Extract every line that contains the string "names".

##### ITEMS

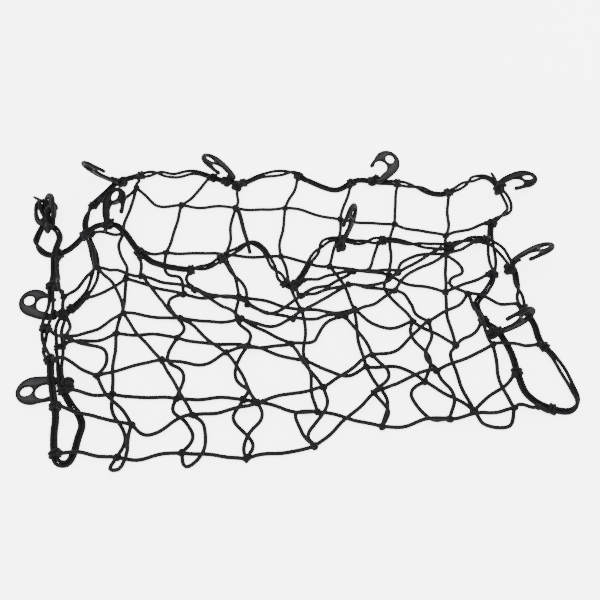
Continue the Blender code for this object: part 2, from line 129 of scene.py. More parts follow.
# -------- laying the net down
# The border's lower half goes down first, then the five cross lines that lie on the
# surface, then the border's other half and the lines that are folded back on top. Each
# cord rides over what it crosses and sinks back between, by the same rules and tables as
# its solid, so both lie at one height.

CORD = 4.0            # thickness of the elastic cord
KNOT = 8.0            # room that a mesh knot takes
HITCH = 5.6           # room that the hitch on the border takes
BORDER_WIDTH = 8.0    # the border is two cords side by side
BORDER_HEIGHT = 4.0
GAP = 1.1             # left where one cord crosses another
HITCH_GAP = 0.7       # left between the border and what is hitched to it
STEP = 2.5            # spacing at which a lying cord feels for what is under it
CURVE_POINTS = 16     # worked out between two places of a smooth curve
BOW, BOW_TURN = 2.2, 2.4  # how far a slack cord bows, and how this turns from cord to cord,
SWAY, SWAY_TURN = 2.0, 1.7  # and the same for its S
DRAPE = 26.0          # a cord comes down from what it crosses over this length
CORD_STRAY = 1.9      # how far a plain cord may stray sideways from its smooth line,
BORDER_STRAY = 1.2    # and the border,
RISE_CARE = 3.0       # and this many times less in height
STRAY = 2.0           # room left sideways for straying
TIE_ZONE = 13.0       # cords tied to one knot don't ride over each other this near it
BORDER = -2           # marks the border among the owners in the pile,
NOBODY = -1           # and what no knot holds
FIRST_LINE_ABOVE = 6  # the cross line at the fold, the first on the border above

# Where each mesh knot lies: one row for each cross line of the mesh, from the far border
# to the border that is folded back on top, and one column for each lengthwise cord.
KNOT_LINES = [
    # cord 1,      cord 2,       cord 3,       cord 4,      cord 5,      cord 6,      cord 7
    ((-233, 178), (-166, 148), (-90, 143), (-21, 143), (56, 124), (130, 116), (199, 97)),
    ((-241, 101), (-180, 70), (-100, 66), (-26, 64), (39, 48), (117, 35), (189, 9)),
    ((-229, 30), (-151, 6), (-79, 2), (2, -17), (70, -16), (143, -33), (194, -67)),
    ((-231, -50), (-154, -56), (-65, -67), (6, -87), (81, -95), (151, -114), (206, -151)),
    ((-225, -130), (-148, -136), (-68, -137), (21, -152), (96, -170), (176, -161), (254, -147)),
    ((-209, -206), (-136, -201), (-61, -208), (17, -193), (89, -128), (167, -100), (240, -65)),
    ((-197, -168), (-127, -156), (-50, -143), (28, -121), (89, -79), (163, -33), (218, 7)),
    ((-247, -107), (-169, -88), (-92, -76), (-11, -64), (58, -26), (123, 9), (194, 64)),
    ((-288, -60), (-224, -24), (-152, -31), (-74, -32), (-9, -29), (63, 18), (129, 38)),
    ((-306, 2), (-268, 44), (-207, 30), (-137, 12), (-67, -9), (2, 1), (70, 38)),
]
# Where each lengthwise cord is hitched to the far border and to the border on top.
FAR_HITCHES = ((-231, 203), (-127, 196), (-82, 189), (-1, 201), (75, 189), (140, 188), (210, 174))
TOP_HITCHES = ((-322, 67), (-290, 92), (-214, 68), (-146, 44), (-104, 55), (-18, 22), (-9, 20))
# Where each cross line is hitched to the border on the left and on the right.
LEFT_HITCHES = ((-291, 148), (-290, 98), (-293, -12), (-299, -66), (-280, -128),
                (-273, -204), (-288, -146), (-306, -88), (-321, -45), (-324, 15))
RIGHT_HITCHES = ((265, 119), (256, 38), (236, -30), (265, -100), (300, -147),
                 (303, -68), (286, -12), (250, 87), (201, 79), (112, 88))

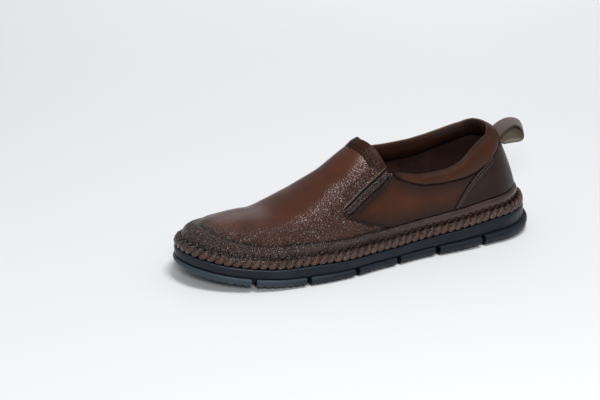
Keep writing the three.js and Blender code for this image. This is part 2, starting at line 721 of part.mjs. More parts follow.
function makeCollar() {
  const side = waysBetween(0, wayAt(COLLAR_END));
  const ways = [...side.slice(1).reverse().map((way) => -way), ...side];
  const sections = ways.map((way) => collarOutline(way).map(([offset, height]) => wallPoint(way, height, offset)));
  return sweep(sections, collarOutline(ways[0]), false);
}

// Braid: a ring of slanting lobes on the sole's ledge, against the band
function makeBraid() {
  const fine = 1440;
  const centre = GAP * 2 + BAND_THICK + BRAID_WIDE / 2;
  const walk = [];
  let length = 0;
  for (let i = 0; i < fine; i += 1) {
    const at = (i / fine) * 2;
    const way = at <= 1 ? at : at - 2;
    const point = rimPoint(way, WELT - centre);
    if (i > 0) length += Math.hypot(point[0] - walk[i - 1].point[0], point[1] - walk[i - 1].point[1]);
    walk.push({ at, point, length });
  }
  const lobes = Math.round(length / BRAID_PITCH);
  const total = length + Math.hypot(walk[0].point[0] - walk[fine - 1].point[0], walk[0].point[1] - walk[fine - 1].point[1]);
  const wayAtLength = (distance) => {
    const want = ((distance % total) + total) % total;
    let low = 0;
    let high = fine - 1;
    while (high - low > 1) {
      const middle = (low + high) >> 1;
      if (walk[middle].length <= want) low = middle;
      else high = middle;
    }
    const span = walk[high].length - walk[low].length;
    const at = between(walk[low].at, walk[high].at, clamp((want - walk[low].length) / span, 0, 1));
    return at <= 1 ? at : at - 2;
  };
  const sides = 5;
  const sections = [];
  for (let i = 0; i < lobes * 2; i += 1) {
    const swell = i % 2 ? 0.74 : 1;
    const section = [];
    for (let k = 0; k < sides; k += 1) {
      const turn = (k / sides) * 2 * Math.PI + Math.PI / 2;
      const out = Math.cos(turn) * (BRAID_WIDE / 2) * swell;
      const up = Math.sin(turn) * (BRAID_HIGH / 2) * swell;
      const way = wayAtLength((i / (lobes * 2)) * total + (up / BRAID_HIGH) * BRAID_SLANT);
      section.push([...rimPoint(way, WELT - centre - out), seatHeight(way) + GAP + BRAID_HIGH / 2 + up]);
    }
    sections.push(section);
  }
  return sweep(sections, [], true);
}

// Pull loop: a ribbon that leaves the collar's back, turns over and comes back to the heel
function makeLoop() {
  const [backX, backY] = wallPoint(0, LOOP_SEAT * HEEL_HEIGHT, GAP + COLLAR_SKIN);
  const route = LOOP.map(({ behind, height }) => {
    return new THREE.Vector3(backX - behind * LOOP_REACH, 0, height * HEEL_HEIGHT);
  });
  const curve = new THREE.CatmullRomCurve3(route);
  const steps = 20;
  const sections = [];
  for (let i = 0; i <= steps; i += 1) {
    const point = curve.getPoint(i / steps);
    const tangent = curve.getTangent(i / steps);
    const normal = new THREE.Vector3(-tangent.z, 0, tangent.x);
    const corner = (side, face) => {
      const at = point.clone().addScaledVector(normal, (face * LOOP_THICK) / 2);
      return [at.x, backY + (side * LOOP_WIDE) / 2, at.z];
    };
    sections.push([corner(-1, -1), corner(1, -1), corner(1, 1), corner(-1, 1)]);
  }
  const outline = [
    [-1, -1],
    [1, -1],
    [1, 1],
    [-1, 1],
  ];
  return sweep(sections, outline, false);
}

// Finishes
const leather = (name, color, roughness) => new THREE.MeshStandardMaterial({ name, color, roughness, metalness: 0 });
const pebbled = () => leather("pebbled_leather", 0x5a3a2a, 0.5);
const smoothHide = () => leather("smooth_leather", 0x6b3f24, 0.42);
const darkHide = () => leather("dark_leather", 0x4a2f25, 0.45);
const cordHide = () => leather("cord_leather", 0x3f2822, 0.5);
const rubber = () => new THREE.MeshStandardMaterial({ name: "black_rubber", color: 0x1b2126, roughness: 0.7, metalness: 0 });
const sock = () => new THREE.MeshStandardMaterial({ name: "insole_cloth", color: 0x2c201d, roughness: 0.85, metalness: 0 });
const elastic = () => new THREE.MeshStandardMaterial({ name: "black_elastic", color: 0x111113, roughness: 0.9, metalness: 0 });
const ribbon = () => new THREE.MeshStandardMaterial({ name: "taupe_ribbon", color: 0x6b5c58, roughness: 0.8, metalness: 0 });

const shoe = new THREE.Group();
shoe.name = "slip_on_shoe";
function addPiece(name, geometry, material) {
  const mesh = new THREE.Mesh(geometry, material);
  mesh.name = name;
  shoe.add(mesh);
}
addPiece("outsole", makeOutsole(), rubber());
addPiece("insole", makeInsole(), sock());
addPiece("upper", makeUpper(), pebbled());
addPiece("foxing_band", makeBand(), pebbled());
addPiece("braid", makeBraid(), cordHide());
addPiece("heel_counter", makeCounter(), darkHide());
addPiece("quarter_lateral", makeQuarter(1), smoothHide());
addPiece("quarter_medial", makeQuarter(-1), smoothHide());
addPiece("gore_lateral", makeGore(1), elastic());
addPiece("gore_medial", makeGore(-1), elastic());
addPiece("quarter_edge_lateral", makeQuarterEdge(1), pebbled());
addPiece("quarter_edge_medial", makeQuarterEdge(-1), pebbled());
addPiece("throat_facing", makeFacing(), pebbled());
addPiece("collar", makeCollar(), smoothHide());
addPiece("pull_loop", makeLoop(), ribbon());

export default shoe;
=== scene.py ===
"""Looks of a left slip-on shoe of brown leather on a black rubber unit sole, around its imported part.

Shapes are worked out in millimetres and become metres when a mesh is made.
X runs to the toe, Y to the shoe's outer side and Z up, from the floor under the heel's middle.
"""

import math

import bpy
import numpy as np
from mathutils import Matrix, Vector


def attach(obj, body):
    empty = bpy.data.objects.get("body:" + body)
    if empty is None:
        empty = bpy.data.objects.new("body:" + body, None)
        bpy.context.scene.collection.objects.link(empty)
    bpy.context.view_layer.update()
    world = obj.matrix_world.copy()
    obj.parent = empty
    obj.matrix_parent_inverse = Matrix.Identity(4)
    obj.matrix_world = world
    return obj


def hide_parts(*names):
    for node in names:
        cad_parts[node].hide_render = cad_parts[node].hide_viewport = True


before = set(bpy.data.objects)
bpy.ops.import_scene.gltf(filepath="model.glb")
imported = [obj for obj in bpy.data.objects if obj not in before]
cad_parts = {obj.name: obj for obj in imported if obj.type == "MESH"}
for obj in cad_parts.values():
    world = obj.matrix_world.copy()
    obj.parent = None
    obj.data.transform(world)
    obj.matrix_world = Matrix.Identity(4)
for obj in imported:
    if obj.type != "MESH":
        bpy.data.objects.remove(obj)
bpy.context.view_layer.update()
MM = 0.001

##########

#### ANSWER TO THIS EXERCISE:
def hide_parts(*names):
    for node in names:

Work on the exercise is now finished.